Looking at the Kaczynski brothers, who led a boxing bout with Solidarity’s original sin of engaging with Poland’s communists, reminds us that the past is today’s politics. Will the original sin debate that has plagued recent politics in Poland lead us to a sin of omission in the German historical debate?
Overcoming history (Geschichtsbewaeltigung) is well known in Germany. West Germans are understandably proud of their courageous examination of the Holocaust, which supports their commitment to human dignity. The East German Parliament, the Volkskammer, began and the West German Bundestag continued an historical examination of the role of the East German Ministry for State Security (Stasi), confronting the crimes of the SED regime.
It is, however, the lost stories of the peaceful revolution that are missing in the history of unification, a sin of omission that could lead to a questioning of the German constitutional commitment to the inviolability of human dignity and Germany’s role to ensure that “Never Again Auschwitz” becomes more than a slogan.
President Herzog has said that united Germany rests on two pillars: democracy of the Federal Republic of Germany as well as the 1989 democratic revolution and 1990 election in the German Democratic Republic. Yet too many people still see united Germany as West Germany simply enlarged.
Is the omission of the stories of its revolutionary birth of the Berlin Republic — daring Germans willing to confront and throw off their oppressors — not a compelling story of the fight for liberty that needs to be told and re-told?
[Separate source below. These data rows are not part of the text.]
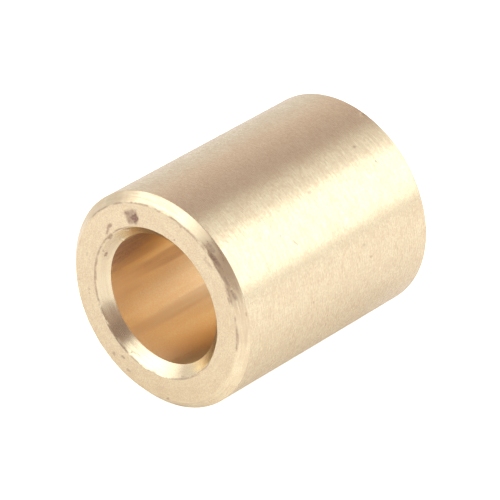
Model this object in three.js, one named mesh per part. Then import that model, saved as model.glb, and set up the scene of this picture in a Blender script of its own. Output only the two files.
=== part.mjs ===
// A plain bronze sleeve bushing: one turned ring with a straight bore through it.
// The outside is pressed into a housing and a shaft turns in the bore. Both ends are faced flat,
// with a chamfer round the outside to start the press fit and one at the bore to lead the shaft in.
// Millimetres, +Z up. The bore axis lies along Y and the origin is the middle of the bore.

import * as THREE from 'three';

// Driving dimensions.
const boreDiameter = 12;
const outsideDiameter = 20;
const bushingLength = 25;

// Each chamfer has a width across the end face and a depth along the axis. Equal ones make 45 degrees.
const outerChamferWidth = 0.8;
const outerChamferDepth = 0.8;
const boreChamferWidth = 1.0;
const boreChamferDepth = 1.0;

// Flat facets that stand for the round surfaces. A multiple of 4 keeps the full diameter on X and Z.
const facetsAround = 128;

// Radii of the four turned steps, from the shaft outwards.
const boreRadius = boreDiameter / 2;
const faceInnerRadius = boreRadius + boreChamferWidth;
const outsideRadius = outsideDiameter / 2;
const faceOuterRadius = outsideRadius - outerChamferWidth;
const halfLength = bushingLength / 2;

// One end of the section, from the bore wall round to the outside. end is -1 at the front, +1 at the rear.
function endCorners(end) {
  const endFace = end * halfLength;
  return [
    new THREE.Vector2(boreRadius, endFace - end * boreChamferDepth),
    new THREE.Vector2(faceInnerRadius, endFace),
    new THREE.Vector2(faceOuterRadius, endFace),
    new THREE.Vector2(outsideRadius, endFace - end * outerChamferDepth),
  ];
}

// The wall's section is a closed loop: across the front end, along the outside, back across the rear.
function wallSection() {
  const front = endCorners(-1);
  const rear = endCorners(1).reverse();
  return [...front, ...rear, front[0].clone()];
}

// The section is turned about Y, which is the bore axis.
function makeSleeve(material) {
  const sleeve = new THREE.Mesh(new THREE.LatheGeometry(wallSection(), facetsAround), material);
  sleeve.name = 'sleeve';
  return sleeve;
}

const bronze = new THREE.MeshStandardMaterial({
  name: 'bronze',
  color: 0xdcbf96,
  roughness: 0.36,
  metalness: 1.0,
});

const bushing = new THREE.Group();
bushing.name = 'bronze_sleeve_bushing';
bushing.add(makeSleeve(bronze));

export default bushing;
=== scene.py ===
"""A bronze sleeve bushing that lies on its side on a pale floor, built around its CAD model.

The sleeve is turned from a fine section with rounded edges and worn with small dents, stains and
burrs. It has five finishes: a brushed outside, matte end faces, an outer chamfer, a brighter bore
chamfer and a bored inside. A stage of pale floor, soft lights and camera goes round it.
"""

import math
from collections import namedtuple

import bpy
import numpy as np
from bpy.props import FloatProperty, FloatVectorProperty, IntProperty, PointerProperty
from mathutils import Matrix, Vector, noise


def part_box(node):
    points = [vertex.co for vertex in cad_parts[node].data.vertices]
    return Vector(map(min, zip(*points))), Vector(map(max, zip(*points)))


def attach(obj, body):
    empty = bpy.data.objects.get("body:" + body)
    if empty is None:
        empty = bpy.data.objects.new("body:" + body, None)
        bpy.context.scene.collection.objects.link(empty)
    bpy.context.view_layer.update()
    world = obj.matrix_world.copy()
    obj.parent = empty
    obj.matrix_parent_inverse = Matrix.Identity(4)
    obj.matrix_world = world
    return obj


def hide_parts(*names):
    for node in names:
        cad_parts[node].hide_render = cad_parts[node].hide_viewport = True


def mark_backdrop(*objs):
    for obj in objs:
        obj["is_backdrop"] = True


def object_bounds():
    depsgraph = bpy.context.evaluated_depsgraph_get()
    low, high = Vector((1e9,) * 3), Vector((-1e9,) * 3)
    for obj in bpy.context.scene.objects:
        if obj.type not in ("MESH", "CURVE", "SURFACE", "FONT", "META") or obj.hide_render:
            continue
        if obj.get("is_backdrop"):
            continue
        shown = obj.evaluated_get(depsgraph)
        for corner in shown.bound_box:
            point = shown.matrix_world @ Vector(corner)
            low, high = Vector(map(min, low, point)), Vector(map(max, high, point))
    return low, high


bl_info = {
    "name": "Bronze Sleeve Bushing",
    "version": (1, 0, 0),
    "blender": (4, 5, 0),
    "location": "3D View > Sidebar > Bushing",
    "description": "Turns a worn bronze sleeve bushing around its CAD model and sets a soft studio stage",
    "category": "Object",
}

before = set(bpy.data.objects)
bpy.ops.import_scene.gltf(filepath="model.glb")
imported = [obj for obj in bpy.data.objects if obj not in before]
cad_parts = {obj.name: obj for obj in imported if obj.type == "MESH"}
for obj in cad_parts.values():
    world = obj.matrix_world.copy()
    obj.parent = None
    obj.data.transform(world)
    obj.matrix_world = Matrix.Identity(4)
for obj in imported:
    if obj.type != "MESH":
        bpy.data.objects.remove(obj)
cad_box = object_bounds()

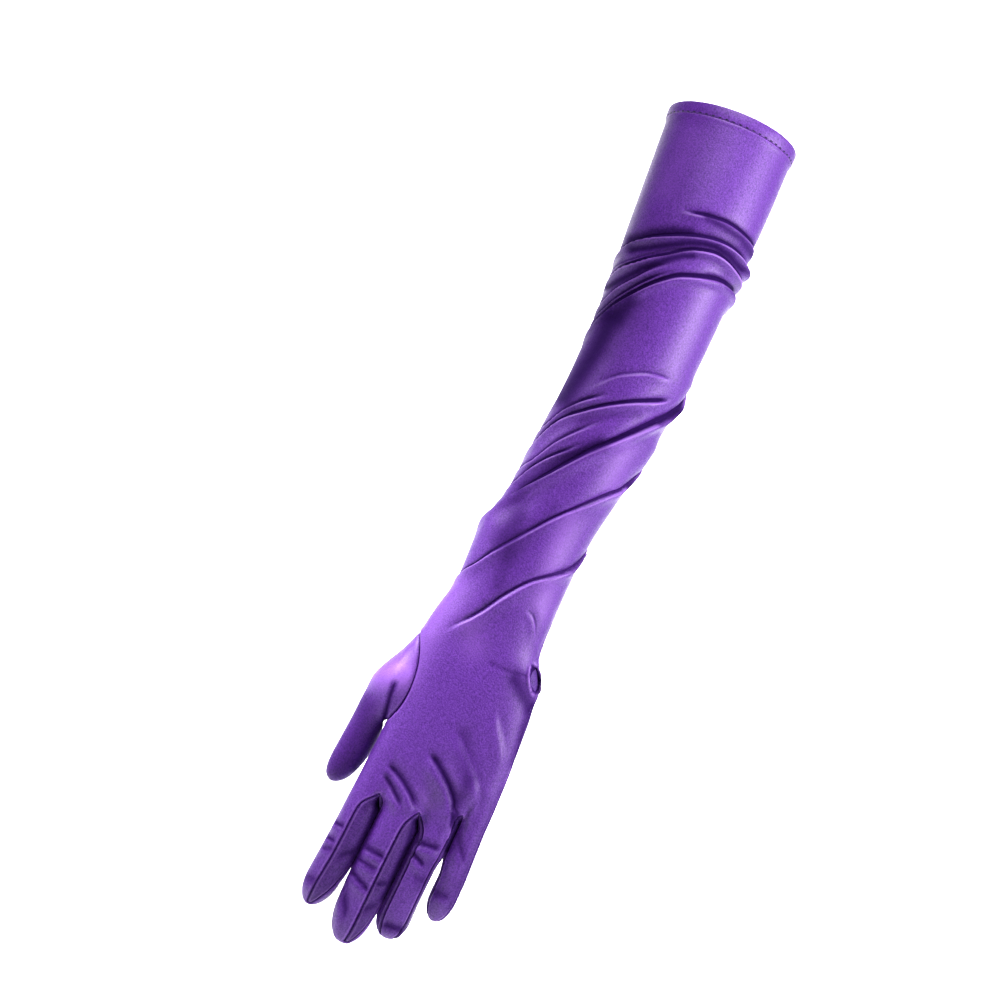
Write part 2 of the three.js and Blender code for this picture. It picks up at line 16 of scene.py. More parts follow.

If Germany is to avoid a future political battle reminiscent of the Polish battle of original sin led by the Kaczynski brothers, remembering the successful revolution will play an important role. Incorporating the more complete story into Germany’s history is crucial for a deeper understanding of the Berlin Republic.
If the past is politics, then we should deepen the historical debate about the path to unity, one that addresses the revolution and what German sovereignty means to Germany, Europe, America and the world today.